Our lead pastor just began a new series entitled, "Dear God..." and its all about prayer. My typical weekends don't usually allow the luxury of hearing the sermons on Sunday mornings so I listened to the first message in the series tonight while I was out running (ok so I was power walking....). The series is based around this awesome, but super short, prayer found in the old testament. You might know it as the Jabez Prayer. It is really simple. Check it out.
I Chronicles 4:10
Jabez prayed to the God of Israel: "Bless me, Oh Bless me! Give me land, large tracts of it. And provide your personal protection--don't let evil hurt me." God gave him what he asked.
Who wouldn't want that to happen to them? I want this so badly. However, I am not going to be praying this for me this month. I will be praying for Ryan this month. I want God to bless him, grow his territory, and keep evil away from him! That is my prayer. :)
In the same message, Rodney touched on that last piece of the prayer (about keeping me safe from evil)....another translation reads: "May your power be with me and free me from evil so that I will not be in pain." That part almost knocked the wind out of me. Here are some of the points that caught my attention and reminded me how awesome our God is, like he told Rodney to mention this briefly just cuz I needed to hear it tonight.... check it out. maybe you can relate too...
The enemy wants to defeat me. He doesn't want me to succeed at work, school, with my relationships with the people I care most about, and ultimately with my relationship with God. He wants me to be overwhelmed by the circumstances of life. --Which is super hard to hear, because I have been totally consumed by what is happening in MY life lately, worried about so much, doubting myself constantly and dwelling in the past.-- When he can get me weak and vulnerable he knows he's got me right where he wants me, in a trap. I have fallen victim to this trap because I HAVE become weak and vulnerable cuz I've taken my eyes off God, even for this brief moment, and I have put my eyes on my circumstances rather than living by faith. I have started living by sight and I have set myself up for failure because now all of the sudden I am beginning to compromise and loose sight of what God has for me and as a result, I have begun to abandon the principles that God wants me to live by and as a result of that I have started adjusting, compromising, and rearranging those principles to do what is right in my own eyes. I've made myself strong and think that I can overcome these circumstances and so I have started walking very near the edge of temptation thinking that I can handle it, I can do it on my own. But its a load of BS and I'm totally ready to admit it.
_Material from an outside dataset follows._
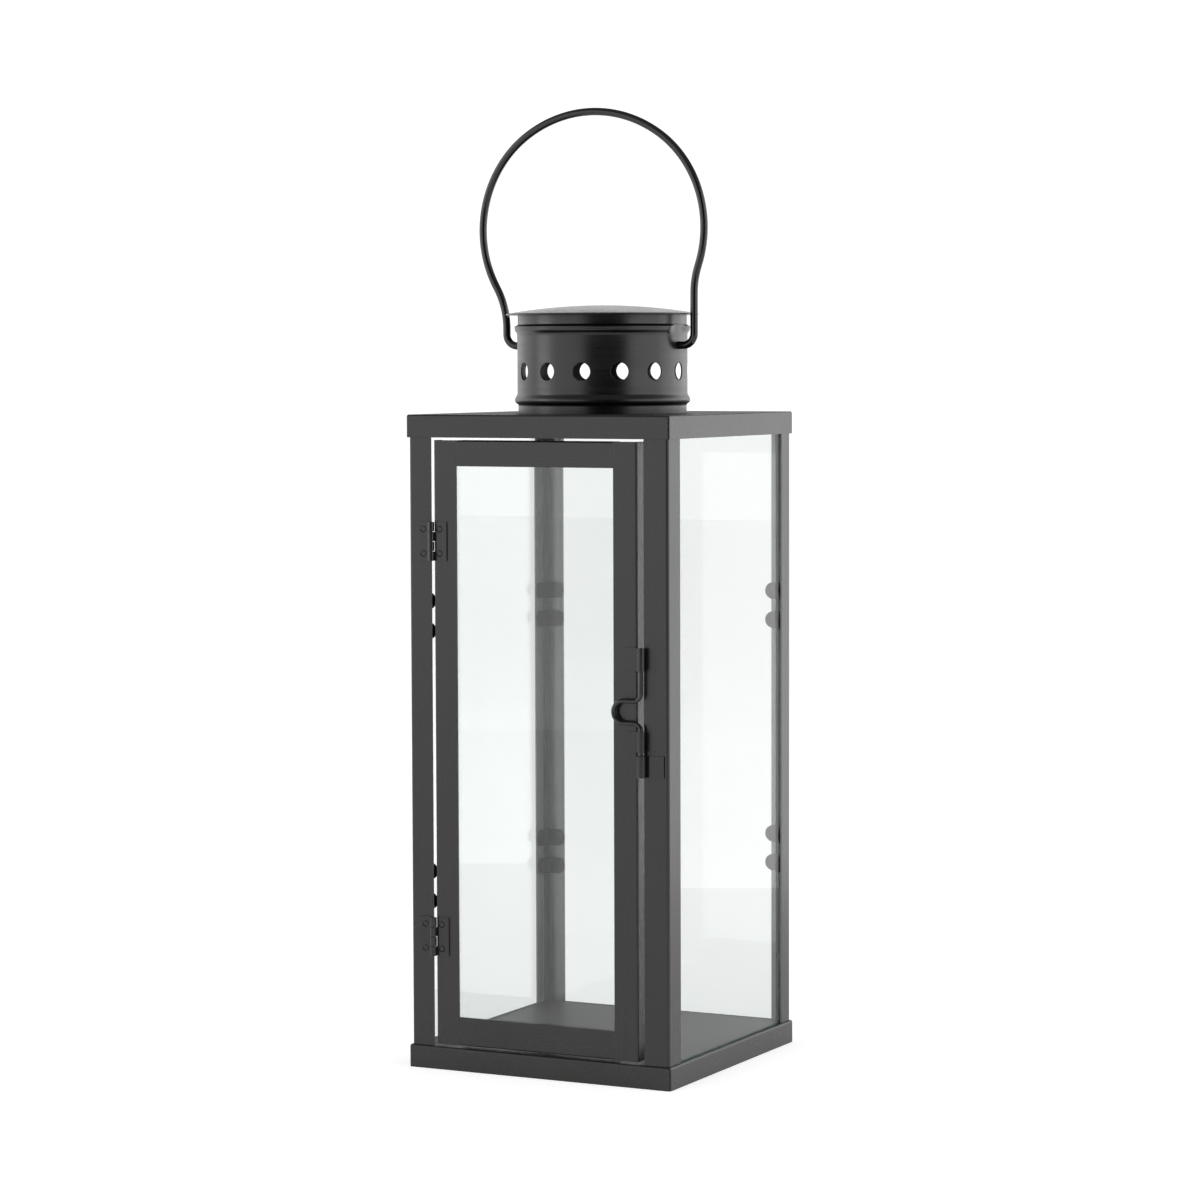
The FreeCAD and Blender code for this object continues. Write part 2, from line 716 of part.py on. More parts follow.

I'm oh so sick of letting each day pass, waiting for God to make a move in my life. I've gotten pretty bitter that he hasn't provided an opportunity or even showed me what to do with my life. But I haven't paid any attention to ask for his help. I have been so concentrated on making sure I was equipped to handle my finances, my boyfriend, my relationships, my work....that I have completely lost sight of the faith that brought me to where I was when I felt completely satisfied with my relationship with Christ. Maybe that was it. Maybe it began to happen when I got content with my walk. Maybe thats how I began to slide back wards. Or not so much backwards, just into this brick wall. This brick wall that has left me emotionless and tired and frustrated and repulsed by own being. Who have I become? I don't want to be like this. I WONT be like this. I'm done living a mediocre life. I want more. God has more for me! So much more. I can't wait to see what my future holds! God, I'm so sorry I put you aside to try to plan my own future and life. It is exhausting. I'm over it. I want you. I need you. I crave and desire you to be el numero uno in my life. I won't settle for having you anywhere but there. From this point forward, I'm done regretting. I'm done making excuses and false promises. I'm done lying to myself. I'm waking up. And I am ready for whatever you have in store. Whether you reveal it to me tomorrow or ten years down the road. I am here. I am willing. And I want with every piece of me to follow you, holding nothing back. I can and WILL do this for you. I love you.
1 comments:
stay in the Word. by that i mean read it! every chance you get read it. that's the only way he can't attack you.